Provided material:
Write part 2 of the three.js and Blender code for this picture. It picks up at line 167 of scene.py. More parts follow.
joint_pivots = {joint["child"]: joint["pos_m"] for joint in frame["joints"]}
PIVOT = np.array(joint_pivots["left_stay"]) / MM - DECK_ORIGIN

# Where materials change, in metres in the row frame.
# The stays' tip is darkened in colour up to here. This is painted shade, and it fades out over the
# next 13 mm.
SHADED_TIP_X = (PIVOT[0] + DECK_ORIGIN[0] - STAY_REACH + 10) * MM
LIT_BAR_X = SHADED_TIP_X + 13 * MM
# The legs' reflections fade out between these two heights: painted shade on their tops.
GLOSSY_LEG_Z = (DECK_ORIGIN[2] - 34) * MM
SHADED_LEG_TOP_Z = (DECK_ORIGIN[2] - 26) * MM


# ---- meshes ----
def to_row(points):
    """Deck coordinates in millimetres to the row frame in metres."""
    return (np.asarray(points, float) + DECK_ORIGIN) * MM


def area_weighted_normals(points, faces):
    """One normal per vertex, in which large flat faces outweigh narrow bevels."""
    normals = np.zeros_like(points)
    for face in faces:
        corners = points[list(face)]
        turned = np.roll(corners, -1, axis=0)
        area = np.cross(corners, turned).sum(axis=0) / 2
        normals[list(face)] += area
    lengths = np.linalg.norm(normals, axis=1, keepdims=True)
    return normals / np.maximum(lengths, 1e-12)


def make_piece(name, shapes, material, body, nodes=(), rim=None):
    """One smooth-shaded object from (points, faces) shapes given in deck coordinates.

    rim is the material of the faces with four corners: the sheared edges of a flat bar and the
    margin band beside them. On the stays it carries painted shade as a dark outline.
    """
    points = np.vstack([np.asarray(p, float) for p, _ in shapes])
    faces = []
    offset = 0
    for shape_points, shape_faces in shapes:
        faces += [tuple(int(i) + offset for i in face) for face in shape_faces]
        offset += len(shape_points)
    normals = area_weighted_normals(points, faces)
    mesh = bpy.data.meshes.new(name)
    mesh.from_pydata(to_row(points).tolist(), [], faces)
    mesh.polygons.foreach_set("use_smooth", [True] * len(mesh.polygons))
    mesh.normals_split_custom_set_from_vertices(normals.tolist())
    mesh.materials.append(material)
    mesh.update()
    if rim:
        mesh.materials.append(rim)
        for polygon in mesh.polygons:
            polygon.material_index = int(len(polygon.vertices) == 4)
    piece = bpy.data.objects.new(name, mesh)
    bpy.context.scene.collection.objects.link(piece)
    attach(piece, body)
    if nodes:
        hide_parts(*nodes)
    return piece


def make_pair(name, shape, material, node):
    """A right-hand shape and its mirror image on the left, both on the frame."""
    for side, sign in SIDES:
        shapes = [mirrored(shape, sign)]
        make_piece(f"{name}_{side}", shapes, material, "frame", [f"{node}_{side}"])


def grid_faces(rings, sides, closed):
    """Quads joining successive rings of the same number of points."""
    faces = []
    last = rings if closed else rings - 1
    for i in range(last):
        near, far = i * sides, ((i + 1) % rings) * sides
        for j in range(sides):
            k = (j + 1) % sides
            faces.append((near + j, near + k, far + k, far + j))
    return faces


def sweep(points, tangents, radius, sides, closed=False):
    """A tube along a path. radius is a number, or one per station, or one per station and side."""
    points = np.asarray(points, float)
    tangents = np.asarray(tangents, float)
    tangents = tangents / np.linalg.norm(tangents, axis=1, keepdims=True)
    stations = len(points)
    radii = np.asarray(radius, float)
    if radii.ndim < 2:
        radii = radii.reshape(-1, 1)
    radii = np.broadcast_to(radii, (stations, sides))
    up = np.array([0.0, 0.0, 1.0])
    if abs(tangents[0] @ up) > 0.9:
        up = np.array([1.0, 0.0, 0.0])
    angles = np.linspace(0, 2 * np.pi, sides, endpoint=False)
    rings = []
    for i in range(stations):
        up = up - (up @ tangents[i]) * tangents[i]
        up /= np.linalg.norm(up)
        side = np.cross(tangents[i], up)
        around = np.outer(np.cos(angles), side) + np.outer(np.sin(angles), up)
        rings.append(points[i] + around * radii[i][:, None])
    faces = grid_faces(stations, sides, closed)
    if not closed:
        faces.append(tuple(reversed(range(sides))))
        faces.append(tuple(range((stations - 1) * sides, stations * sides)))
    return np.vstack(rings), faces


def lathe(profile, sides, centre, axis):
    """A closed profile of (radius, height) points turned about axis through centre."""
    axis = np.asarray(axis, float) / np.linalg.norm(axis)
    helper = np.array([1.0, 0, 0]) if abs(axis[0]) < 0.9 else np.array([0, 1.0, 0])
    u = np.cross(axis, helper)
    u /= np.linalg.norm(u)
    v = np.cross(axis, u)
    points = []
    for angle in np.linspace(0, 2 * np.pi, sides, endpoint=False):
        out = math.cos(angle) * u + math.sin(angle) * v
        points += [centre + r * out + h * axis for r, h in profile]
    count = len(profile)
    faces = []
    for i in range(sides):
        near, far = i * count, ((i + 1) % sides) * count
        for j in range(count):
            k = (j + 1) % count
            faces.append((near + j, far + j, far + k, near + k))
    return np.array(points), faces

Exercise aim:
Begin at the line that has "hide_parts(*nodes)"; stop after the line that has "return faces". Copy every line in that span exactly.

Task response:
        hide_parts(*nodes)
    return piece


def make_pair(name, shape, material, node):
    """A right-hand shape and its mirror image on the left, both on the frame."""
    for side, sign in SIDES:
        shapes = [mirrored(shape, sign)]
        make_piece(f"{name}_{side}", shapes, material, "frame", [f"{node}_{side}"])


def grid_faces(rings, sides, closed):
    """Quads joining successive rings of the same number of points."""
    faces = []
    last = rings if closed else rings - 1
    for i in range(last):
        near, far = i * sides, ((i + 1) % rings) * sides
        for j in range(sides):
            k = (j + 1) % sides
            faces.append((near + j, near + k, far + k, far + j))
    return faces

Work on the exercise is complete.